> _Written exercise_: Determine which lines of the records include the word "replaced", and copy them.

(Data listing)
+++

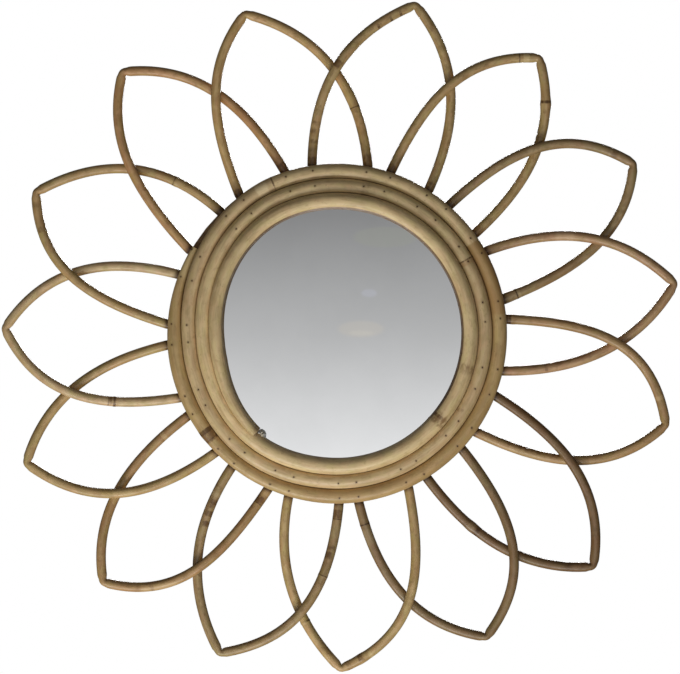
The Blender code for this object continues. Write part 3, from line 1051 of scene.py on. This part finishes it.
@dataclass
class GlueDab:
    """The dried dab of glue on the glass at the coil's inner end."""

    bearing_deg: float = 233.2
    radius: float = 0.1102
    half: tuple[float, float, float] = (0.0040, 0.0064, 0.0032)

    def build(self, glass_front: float) -> bpy.types.Object:
        """Make the dab as a lumpy flattened ball.

        Args:
            glass_front: depth of the glass's face.

        Returns:
            The dab's object.
        """
        mesh = bmesh.new()
        bmesh.ops.create_icosphere(mesh, subdivisions=4, radius=1.0)
        middle = polar(self.radius, self.bearing_deg, glass_front + self.half[1] * 0.8)
        for vert in mesh.verts:
            coarse = noise.noise(vert.co * 1.7 + Vector((4.0, 1.0, 2.0)))
            lump = 1.0 + 0.35 * coarse + 0.15 * noise.noise(vert.co * 4.3)
            vert.co = vert.co * Vector(self.half) * lump
        turn = Matrix.Rotation(math.radians(self.bearing_deg - 90.0), 4, "Y").inverted()
        bmesh.ops.transform(mesh, matrix=Matrix.Translation(middle) @ turn, verts=mesh.verts[:])
        for face in mesh.faces:
            face.smooth = True
        return finish_piece("glue_dab", mesh, GlueFinish().material("dried_glue"))


@dataclass(frozen=True)
class Spot:
    """One faint oval on the reflected card: its middle, half sizes, colour and strength."""

    place: tuple[float, float]
    half: tuple[float, float]
    color: Rgb
    strength: float


@dataclass
class Studio:
    """The pale floor, the white surround, the soft lights, the reflected card and the camera."""

    distance: float = 2.0
    framed_depth: float = 0.0095
    frame_w: float = 0.6032
    centre: tuple[float, float] = (2.6e-3, -3.0e-3)
    floor_z: float = -1.7
    roll_deg: float = -0.16
    spots: tuple[Spot, ...] = (
        Spot((0.0490, 0.0147), (0.0560, 0.0200), (200, 194, 184), 0.45),
        Spot((0.0490, 0.0060), (0.0300, 0.0060), (214, 209, 196), 0.30),
        Spot((0.1021, 0.2180), (0.0780, 0.0250), (158, 160, 146), 0.30),
        Spot((0.0667, 0.0942), (0.0190, 0.0095), (190, 192, 204), 0.35))

    def card(self, name: str, width: float, height: float, place: Vector,
             stops: list[tuple[float, Rgb]]) -> bpy.types.Object:
        """A glowing upright card behind the camera, seen only by reflection.

        Args:
            name: its name.
            width: its width.
            height: its height.
            place: its middle.
            stops: colours up the card, each at a share of its height.

        Returns:
            The card's object.
        """
        mesh = bmesh.new()
        bmesh.ops.create_grid(mesh, x_segments=1, y_segments=1, size=0.5)
        turn = Matrix.Rotation(math.radians(90.0), 4, "X")
        size = Matrix.Diagonal((width, height, 1.0, 1.0))
        bmesh.ops.transform(mesh, matrix=Matrix.Translation(place) @ turn @ size, verts=mesh.verts[:])
        material = bpy.data.materials.new(name)
        nodes = Nodes(material)
        nodes.tree.nodes.remove(nodes.shader)
        glow = nodes.tree.nodes.new("ShaderNodeEmission")
        split = nodes.tree.nodes.new("ShaderNodeSeparateXYZ")
        nodes.link(nodes.object_coordinates(), split.inputs[0])
        share = nodes.tree.nodes.new("ShaderNodeMapRange")
        share.inputs["From Min"].default_value = place.z - height / 2.0
        share.inputs["From Max"].default_value = place.z + height / 2.0
        nodes.link(split.outputs["Z"], share.inputs["Value"])
        ramp = nodes.tree.nodes.new("ShaderNodeValToRGB")
        ramp.color_ramp.interpolation = "LINEAR"
        while len(ramp.color_ramp.elements) < len(stops):
            ramp.color_ramp.elements.new(0.5)
        for element, (at, color) in zip(ramp.color_ramp.elements, stops):
            element.position = at
            element.color = (*linear(color), 1.0)
        nodes.link(share.outputs["Result"], ramp.inputs["Fac"])
        color = ramp.outputs["Color"]
        for spot in self.spots:
            centred = nodes.tree.nodes.new("ShaderNodeMapping")
            centred.vector_type = "TEXTURE"
            centred.inputs["Location"].default_value = (spot.place[0], place.y, spot.place[1])
            centred.inputs["Scale"].default_value = (spot.half[0], 1.0, spot.half[1])
            nodes.link(nodes.object_coordinates(), centred.inputs["Vector"])
            reach = nodes.tree.nodes.new("ShaderNodeVectorMath")
            reach.operation = "LENGTH"
            nodes.link(centred.outputs["Vector"], reach.inputs[0])
            inside = nodes.remap(reach.outputs["Value"], 1.0, 0.8, 0.0, spot.strength)
            color = nodes.blend(inside, color, linear(spot.color))
        nodes.link(color, glow.inputs["Color"])
        nodes.link(glow.outputs[0], nodes.output.inputs["Surface"])
        piece = finish_piece(name, mesh, material)
        piece.visible_camera = False
        piece.visible_shadow = False
        return piece

    def build(self) -> None:
        """Make the whole studio."""
        self.make_floor()
        self.make_cards()
        self.make_world()
        self.make_lights()
        self.make_camera()

    def make_floor(self) -> None:
        """Lay the pale floor, which throws no light of its own on the mirror."""
        mesh = bmesh.new()
        level = Matrix.Translation((0.0, 0.0, self.floor_z))
        bmesh.ops.create_grid(mesh, x_segments=1, y_segments=1, size=4.0, matrix=level)
        material = bpy.data.materials.new("studio_floor")
        nodes = Nodes(material)
        cloud = nodes.noise(nodes.stretch(nodes.object_coordinates(), (0.6, 0.6, 0.6)), 2.0)
        pale = nodes.blend(nodes.remap(cloud, 0.3, 0.7), (0.80, 0.80, 0.80), (0.84, 0.84, 0.84))
        nodes.link(pale, nodes.shader.inputs["Base Color"])
        nodes.shader.inputs["Roughness"].default_value = 0.9
        nodes.shader.inputs["Emission Color"].default_value = (1.0, 1.0, 1.0, 1.0)
        nodes.shader.inputs["Emission Strength"].default_value = 0.5
        floor = finish_piece("studio_floor", mesh, material)
        floor.visible_diffuse = False
        floor.visible_glossy = False

    def make_cards(self) -> None:
        """Stand up the card that the glass reflects, behind the camera."""
        back = -(self.distance + 1.0)
        stops = [(0.0, (240, 240, 240)), (0.42, (235, 235, 235)), (0.5, (187, 187, 187)), (0.58, (138, 138, 138)),
                 (1.0, (88, 88, 88))]
        self.card("studio_card", 4.0, 3.4, Vector((0.0, back, 0.0)), stops)

    def make_world(self) -> None:
        """White to the camera, and a dim room to everything else."""
        world = bpy.data.worlds.new("studio_world")
        bpy.context.scene.world = world
        world.use_nodes = True
        tree = world.node_tree
        tree.nodes.clear()
        output = tree.nodes.new("ShaderNodeOutputWorld")
        choose = tree.nodes.new("ShaderNodeMixShader")
        path = tree.nodes.new("ShaderNodeLightPath")
        room = tree.nodes.new("ShaderNodeBackground")
        room.inputs["Color"].default_value = (0.96, 0.98, 1.0, 1.0)
        room.inputs["Strength"].default_value = 0.03
        white = tree.nodes.new("ShaderNodeBackground")
        white.inputs["Color"].default_value = (1.0, 1.0, 1.0, 1.0)
        white.inputs["Strength"].default_value = 1.0
        tree.links.new(path.outputs["Is Camera Ray"], choose.inputs[0])
        tree.links.new(room.outputs[0], choose.inputs[1])
        tree.links.new(white.outputs[0], choose.inputs[2])
        tree.links.new(choose.outputs[0], output.inputs["Surface"])

    def light(self, name: str, place: Vector, aim: Vector, size: tuple[float, float],
              power: float, color: Rgb) -> None:
        """Hang one rectangular soft light.

        Args:
            name: its name.
            place: where it hangs.
            aim: where it points.
            size: its width and height.
            power: its power in watts.
            color: its colour.
        """
        data = bpy.data.lights.new(name, "AREA")
        data.shape = "RECTANGLE"
        data.size, data.size_y = size
        data.energy = power
        data.color = color
        lamp = bpy.data.objects.new(name, data)
        lamp.location = place
        lamp.rotation_mode = "QUATERNION"
        lamp.rotation_quaternion = (aim - place).to_track_quat("-Z", "Y")
        bpy.context.scene.collection.objects.link(lamp)

    def make_lights(self) -> None:
        """A broad soft light from below the front, a weak one from above, and a wide one for the back."""
        aim = Vector((0.0, 0.0, 0.0))
        self.light("light_low", Vector((-0.30, -0.78, -1.20)), aim, (1.5, 0.5), 15.0, (1.0, 0.985, 0.965))
        self.light("light_back", Vector((0.2, 2.3, 0.6)), aim, (1.0, 0.8), 45.0, (1.0, 0.99, 0.98))
        self.light("light_high", Vector((-0.3, -1.6, 1.5)), aim, (1.4, 0.8), 0.6, (0.97, 0.98, 1.0))

    def make_camera(self) -> None:
        """Stand the camera straight in front."""
        data = bpy.data.cameras.new("camera")
        data.sensor_width = 36.0
        data.lens = data.sensor_width * (self.distance - self.framed_depth) / self.frame_w
        camera = bpy.data.objects.new("camera", data)
        camera.location = Vector((self.centre[0], -self.distance, self.centre[1]))
        camera.rotation_euler = (math.radians(90.0), math.radians(self.roll_deg), 0.0)
        bpy.context.scene.collection.objects.link(camera)
        bpy.context.scene.camera = camera
        bpy.context.scene.view_settings.view_transform = "Standard"


@dataclass
class Mirror:
    """The whole mirror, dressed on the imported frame."""

    nodes: dict
    coil: Coil = field(default_factory=Coil)
    petals: Petals = field(default_factory=Petals)
    nails: Nails = field(default_factory=Nails)
    glue: GlueDab = field(default_factory=GlueDab)

    def adopt(self, piece: bpy.types.Object, replaced: Optional[str] = None) -> None:
        """Fix a piece on the frame, and report it."""
        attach(piece, "root")
        if replaced:
            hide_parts(replaced)
        LOG.info("%s: %d vertices, %d faces", piece.name, len(piece.data.vertices), len(piece.data.polygons))

    def repaint(self, node: str, material: bpy.types.Material) -> None:
        """Give a CAD node its finished material."""
        for slot in self.nodes[node].material_slots:
            slot.material = material
        LOG.info("%s: CAD node with a finished material", node)

    def build(self) -> None:
        """Dress every part of the mirror."""
        self.repaint("mirror_glass", GlassFinish().material("silvered_glass"))
        self.repaint("backing_board", BoardFinish().material("plain_plywood"))
        nails = self.nails.places(self.coil, self.petals.root_bearings())
        sites = [nail.place for row in nails.values() for nail in row]
        self.adopt(self.coil.build(sites), "coiled_ring")
        for index, piece in enumerate(self.petals.build()):
            self.adopt(piece, "petal_%02d" % (index + 1))
        for piece in self.nails.build(nails):
            self.adopt(piece)
        glass_front = -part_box("mirror_glass")[0].y
        self.adopt(self.glue.build(glass_front))


def main() -> None:
    """Load the frame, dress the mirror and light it."""
    logging.basicConfig(level=logging.INFO, format="%(name)s %(message)s")
    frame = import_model()
    Mirror(frame["nodes"]).build()
    Studio().build()
    bpy.context.view_layer.update()


if __name__ == "__main__":
    main()
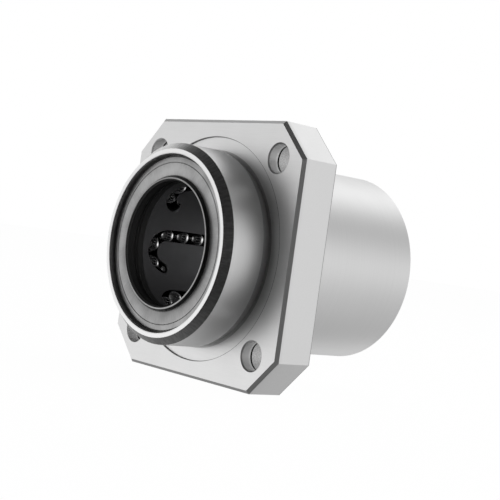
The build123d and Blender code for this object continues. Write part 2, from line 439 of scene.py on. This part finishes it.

+++

> _Complete answer_:
    def adopt(self, piece: bpy.types.Object, replaced: Optional[str] = None) -> None:
        if replaced:
            hide_parts(replaced)